Man, writing a book can be hard!  To all those people out there wanting to write a book, beware: it can be frustrating, emotionally draining and time consuming.  You can go through points where you don’t think you can finish and you’ve given so much to the book, you’re not sure there’s anything left to give.  BUT, I would highly recommend taking the plunge and giving it a go!  For me, it has also been inspiring, emotionally purging, and rewarding.  I’m a couple of weeks away from having a rough draft of the book finished and I’m feeling like I’m at the end of a marathon: a little tired, having pushed past the hump, gotten into a steady stride and am heading for the finish line.  Of course then there is the editing by me, my literary agent, then me again, and finally by the editor and publisher – as long as all goes to plan.  I’m excited about this next part.

As I approach the end, I’m feeling very reflective about the experience so far.  I’ve learned so much during the process of writing this book, especially considering the experiences I’m writing about are still fresh in my mind and heart.

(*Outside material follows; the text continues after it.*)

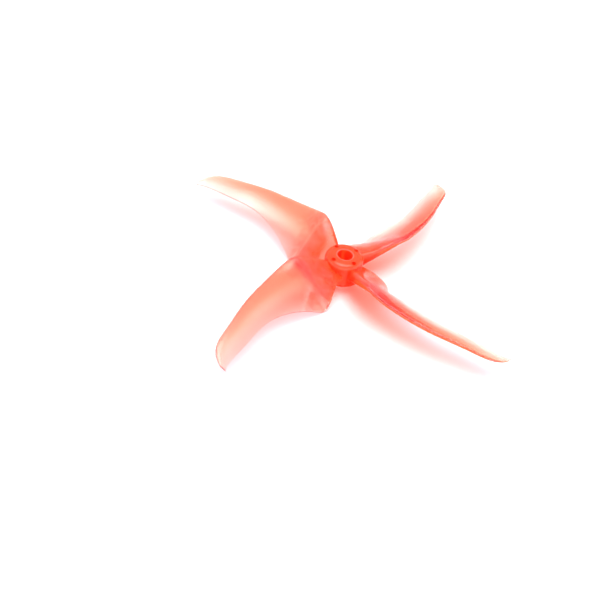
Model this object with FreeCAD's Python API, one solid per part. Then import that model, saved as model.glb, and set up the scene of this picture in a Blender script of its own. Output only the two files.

I did however face a lot of hurdles.  Here are a few of the problems I’ve faced, that perhaps other writers can relate to:

  • Portraying real people in my life –  I am using pseudonyms, but of course they are going to know who they are when they read it and I want to be as accurate as possible without hurting or angering anyone.
  • Writing about particularly emotional experiences – It’s been very cathartic to get onto paper all the emotions I’ve kept bottled up, but difficult.  There were moments during the 366 days that really affected me and sometimes other people that I love.  It was hardest to write about those personal times.  I have occasionally gotten so frustrated with having to relive and articulate these moments that I had to completely walk away from my computer for a day.  The difficulty of getting it out of me on to computer screen proved that they were still many issues I hadn’t dealt with completely, despite my trying to convince myself I was over them, and I had to deal with through the writing process.
  • Being honest with myself and the reader – There are things I did during the year that I’m not completely proud of – things that I would have done differently had I to do it over.  But alas, time doesn’t work like that and I can’t change the things I’ve done, only deal with them and try to do things better in the present and future.  What is that saying about giving strength to accept the things I can’t change and change the things I can, or something like that? (I’m writing this with very weak internet right now, so I’ll have to look it up later, but you get the point)
  • The dreaded procrastination –  There is always laundry to be done and tea to be made and Netflix to watch (especially when I get hooked on a series and “need” to watch the whole five seasons of it).  When I’m feeling uninspired, it is hard to write, and easy to do any of these other things.
  • Retreating into myself – There were also a few weeks where I became completely anti-social, ignored all my friends and family, and was a little down on how hard it was to finish a few of the chapters (I think I might have also been avoiding dealing with some of those emotional personal issues I talked about earlier).

Despite these times when I thought I wouldn’t be able to continue, I somehow managed to keep on deadline and I should be done the book by the end of the month, as planned!  I’m ready to have the main writing part finished and on to the editing and tweaking.

Overall, I’m feeling very positive about it.  I had a great meeting with my literary agent today.  I have gained so much more in terms of knowledge, skills, and personal growth, that far outweigh any negativity.  I have learned to look at the big picture and the small details simultaneously.  I have learned TONS about writing dialogue and extensive description, two aspects of writing that aren’t included in journalistic stories very often.  Finally, I’m really proud of what I’ve done so far.  I believe in myself and I believe in this book.  And whatever happens, I’m will have accomplished my goal.  I will have written a book.  Next goal: sell millions of copies!